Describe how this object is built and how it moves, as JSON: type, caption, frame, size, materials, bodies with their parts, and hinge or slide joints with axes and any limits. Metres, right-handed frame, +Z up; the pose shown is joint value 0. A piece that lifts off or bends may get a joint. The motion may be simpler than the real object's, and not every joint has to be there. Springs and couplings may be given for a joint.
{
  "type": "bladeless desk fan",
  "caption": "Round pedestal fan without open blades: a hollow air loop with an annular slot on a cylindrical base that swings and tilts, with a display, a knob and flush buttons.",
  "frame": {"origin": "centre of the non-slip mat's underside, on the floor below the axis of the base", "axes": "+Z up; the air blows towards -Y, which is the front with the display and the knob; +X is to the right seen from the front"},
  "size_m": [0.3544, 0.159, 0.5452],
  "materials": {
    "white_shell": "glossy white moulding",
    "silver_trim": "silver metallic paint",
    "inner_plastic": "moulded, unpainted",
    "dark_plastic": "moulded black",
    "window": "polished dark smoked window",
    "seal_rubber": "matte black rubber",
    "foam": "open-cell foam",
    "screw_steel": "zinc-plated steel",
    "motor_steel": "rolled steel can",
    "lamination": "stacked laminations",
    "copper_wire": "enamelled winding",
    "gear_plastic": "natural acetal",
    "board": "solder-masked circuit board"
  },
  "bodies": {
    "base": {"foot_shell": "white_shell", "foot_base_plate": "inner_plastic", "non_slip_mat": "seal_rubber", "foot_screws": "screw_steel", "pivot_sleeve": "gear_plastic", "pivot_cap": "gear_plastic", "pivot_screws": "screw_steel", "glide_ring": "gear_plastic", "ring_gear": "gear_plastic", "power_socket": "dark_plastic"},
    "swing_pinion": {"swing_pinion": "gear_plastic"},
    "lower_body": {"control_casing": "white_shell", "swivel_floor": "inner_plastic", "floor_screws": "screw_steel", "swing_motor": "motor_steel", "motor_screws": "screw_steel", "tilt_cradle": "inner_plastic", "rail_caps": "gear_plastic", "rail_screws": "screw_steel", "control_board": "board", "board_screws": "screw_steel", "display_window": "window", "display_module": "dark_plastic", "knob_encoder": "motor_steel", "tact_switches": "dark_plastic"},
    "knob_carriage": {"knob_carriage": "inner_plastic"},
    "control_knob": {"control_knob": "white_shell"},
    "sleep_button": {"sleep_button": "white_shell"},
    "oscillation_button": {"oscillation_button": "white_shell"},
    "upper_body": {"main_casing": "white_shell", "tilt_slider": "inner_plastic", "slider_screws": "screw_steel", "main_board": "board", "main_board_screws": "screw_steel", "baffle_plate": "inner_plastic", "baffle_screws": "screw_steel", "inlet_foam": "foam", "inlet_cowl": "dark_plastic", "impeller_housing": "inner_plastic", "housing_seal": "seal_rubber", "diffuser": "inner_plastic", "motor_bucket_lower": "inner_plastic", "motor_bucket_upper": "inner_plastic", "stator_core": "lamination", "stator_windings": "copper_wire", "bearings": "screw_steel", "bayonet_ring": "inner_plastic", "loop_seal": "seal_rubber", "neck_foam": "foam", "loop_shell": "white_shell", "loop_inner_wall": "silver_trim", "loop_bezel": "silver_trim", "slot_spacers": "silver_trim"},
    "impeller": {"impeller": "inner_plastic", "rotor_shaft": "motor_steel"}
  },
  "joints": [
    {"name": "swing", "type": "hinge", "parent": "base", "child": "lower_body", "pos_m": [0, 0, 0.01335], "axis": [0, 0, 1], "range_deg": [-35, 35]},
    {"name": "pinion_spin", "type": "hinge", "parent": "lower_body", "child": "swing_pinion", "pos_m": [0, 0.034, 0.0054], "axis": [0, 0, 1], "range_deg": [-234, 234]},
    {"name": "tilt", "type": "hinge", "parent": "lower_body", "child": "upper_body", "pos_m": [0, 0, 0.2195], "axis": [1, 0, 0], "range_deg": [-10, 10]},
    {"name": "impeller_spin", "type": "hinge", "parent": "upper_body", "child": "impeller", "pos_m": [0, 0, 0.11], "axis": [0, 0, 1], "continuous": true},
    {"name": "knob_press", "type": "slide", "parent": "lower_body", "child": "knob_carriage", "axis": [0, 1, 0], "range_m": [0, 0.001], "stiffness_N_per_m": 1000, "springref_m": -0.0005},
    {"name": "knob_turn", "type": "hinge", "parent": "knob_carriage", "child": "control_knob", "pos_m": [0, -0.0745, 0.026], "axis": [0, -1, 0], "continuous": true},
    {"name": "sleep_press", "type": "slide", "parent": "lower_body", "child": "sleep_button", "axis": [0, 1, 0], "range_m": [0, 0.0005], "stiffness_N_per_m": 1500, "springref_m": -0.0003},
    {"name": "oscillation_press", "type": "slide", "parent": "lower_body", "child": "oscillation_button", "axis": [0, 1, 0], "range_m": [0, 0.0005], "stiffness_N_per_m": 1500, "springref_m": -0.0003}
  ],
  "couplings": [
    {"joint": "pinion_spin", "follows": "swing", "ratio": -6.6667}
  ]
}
...
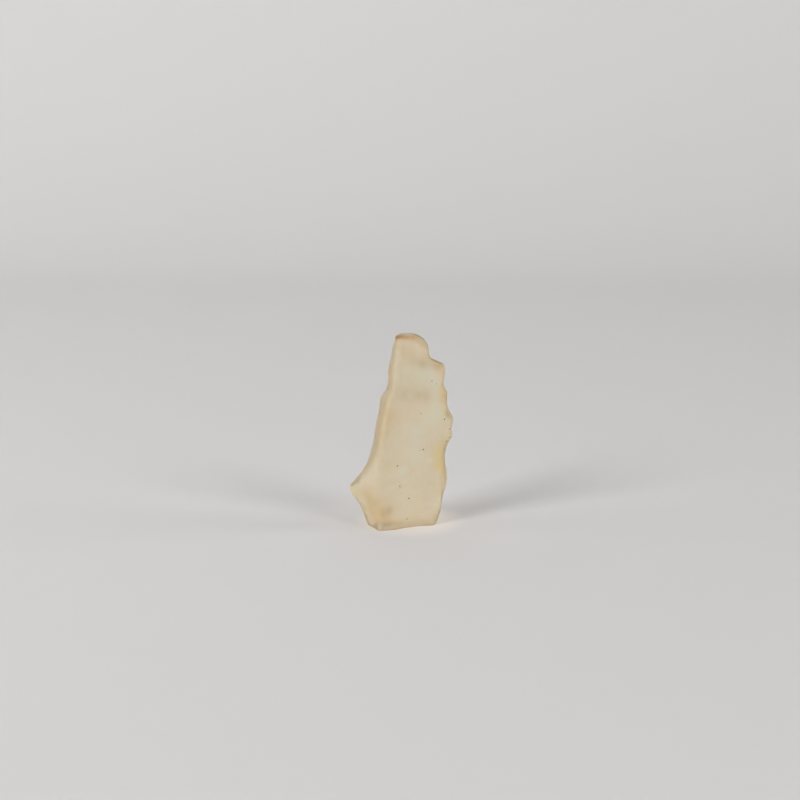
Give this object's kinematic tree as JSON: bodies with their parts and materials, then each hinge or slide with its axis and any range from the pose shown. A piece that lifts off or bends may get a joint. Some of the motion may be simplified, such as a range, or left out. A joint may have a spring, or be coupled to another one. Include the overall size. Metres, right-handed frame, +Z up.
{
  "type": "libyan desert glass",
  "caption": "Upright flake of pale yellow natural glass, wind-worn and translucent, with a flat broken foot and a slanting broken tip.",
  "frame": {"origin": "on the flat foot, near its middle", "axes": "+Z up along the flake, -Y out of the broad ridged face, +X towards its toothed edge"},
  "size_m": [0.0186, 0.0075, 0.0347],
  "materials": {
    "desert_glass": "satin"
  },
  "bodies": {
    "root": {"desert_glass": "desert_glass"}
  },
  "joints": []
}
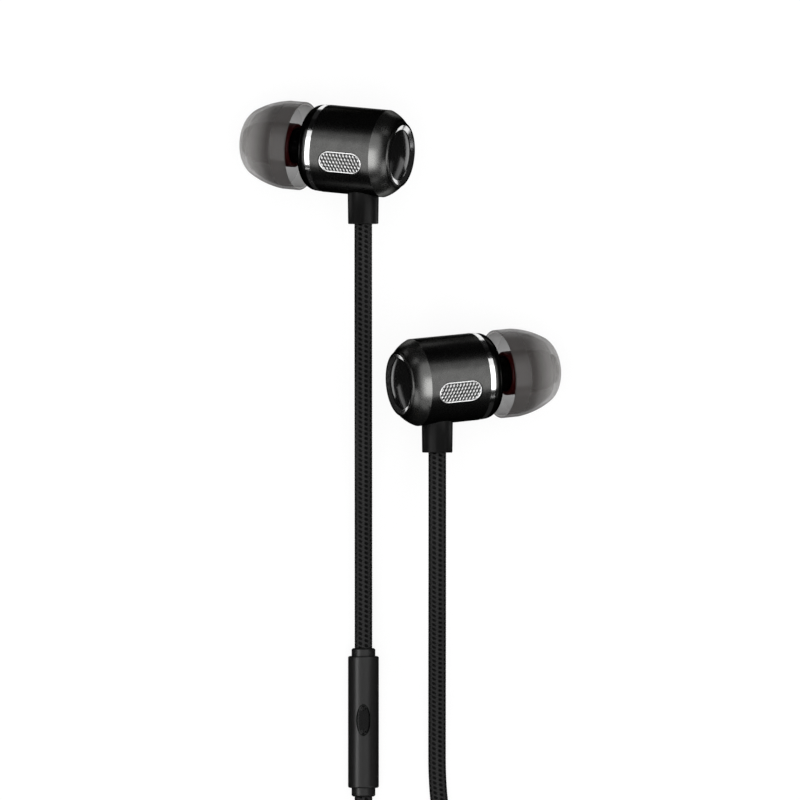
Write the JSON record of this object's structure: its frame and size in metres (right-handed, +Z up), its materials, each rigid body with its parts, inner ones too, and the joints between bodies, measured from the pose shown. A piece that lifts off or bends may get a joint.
---
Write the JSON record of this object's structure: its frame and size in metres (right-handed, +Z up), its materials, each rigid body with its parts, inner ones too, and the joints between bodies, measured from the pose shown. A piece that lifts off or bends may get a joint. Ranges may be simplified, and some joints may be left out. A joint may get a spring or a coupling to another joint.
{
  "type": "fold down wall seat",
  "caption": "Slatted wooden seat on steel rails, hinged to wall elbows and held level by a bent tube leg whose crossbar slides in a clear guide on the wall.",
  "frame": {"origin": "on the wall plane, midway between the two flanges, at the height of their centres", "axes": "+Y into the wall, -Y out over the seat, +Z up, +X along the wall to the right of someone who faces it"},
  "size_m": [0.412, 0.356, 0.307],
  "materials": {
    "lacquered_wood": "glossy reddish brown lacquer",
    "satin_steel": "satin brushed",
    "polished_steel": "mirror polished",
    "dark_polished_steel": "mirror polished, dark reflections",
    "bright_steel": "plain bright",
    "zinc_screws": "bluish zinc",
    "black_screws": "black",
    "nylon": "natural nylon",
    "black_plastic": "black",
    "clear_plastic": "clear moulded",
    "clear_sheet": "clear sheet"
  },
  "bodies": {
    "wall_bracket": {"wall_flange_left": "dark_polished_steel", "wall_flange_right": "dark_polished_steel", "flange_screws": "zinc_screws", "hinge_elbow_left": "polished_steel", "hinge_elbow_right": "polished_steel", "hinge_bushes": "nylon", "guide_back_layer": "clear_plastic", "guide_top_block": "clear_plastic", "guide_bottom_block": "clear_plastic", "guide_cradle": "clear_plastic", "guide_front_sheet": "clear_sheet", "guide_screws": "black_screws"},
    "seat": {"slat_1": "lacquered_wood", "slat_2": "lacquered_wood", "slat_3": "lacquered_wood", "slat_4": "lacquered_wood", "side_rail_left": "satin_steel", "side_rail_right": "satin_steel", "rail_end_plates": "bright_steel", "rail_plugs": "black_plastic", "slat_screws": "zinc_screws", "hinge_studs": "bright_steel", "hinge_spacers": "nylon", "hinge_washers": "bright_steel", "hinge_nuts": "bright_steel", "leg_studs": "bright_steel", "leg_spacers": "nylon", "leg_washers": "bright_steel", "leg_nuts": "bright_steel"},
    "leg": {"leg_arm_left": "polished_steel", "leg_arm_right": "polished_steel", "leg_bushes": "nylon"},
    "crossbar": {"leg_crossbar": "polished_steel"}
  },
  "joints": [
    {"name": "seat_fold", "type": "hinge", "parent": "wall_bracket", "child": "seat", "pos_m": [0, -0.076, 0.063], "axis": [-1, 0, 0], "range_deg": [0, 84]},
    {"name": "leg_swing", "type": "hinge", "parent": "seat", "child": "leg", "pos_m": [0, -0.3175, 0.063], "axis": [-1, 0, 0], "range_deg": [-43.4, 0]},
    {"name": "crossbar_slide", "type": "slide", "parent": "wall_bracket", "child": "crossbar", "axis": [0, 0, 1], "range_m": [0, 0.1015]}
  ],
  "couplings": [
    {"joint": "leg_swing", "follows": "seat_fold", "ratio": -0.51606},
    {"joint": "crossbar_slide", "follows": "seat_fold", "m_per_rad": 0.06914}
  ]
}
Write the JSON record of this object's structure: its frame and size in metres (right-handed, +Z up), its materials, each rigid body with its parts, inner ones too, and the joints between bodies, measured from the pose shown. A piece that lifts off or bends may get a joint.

### WRITTEN INSTRUCTION
Look through the listing and extract every line with "axes" in it.

### FINAL RESULT
Describe how this object is built and how it moves, as JSON: type, caption, frame, size, materials, bodies with their parts, and hinge or slide joints with axes and any limits. Metres, right-handed frame, +Z up; the pose shown is joint value 0. A piece that lifts off or bends may get a joint. The motion may be simpler than the real object's, and not every joint has to be there. Springs and couplings may be given for a joint.
  "frame": {"origin": "centre of the non-slip mat's underside, on the floor below the axis of the base", "axes": "+Z up; the air blows towards -Y, which is the front with the display and the knob; +X is to the right seen from the front"},
  "frame": {"origin": "on the flat foot, near its middle", "axes": "+Z up along the flake, -Y out of the broad ridged face, +X towards its toothed edge"},
  "frame": {"origin": "on the wall plane, midway between the two flanges, at the height of their centres", "axes": "+Y into the wall, -Y out over the seat, +Z up, +X along the wall to the right of someone who faces it"},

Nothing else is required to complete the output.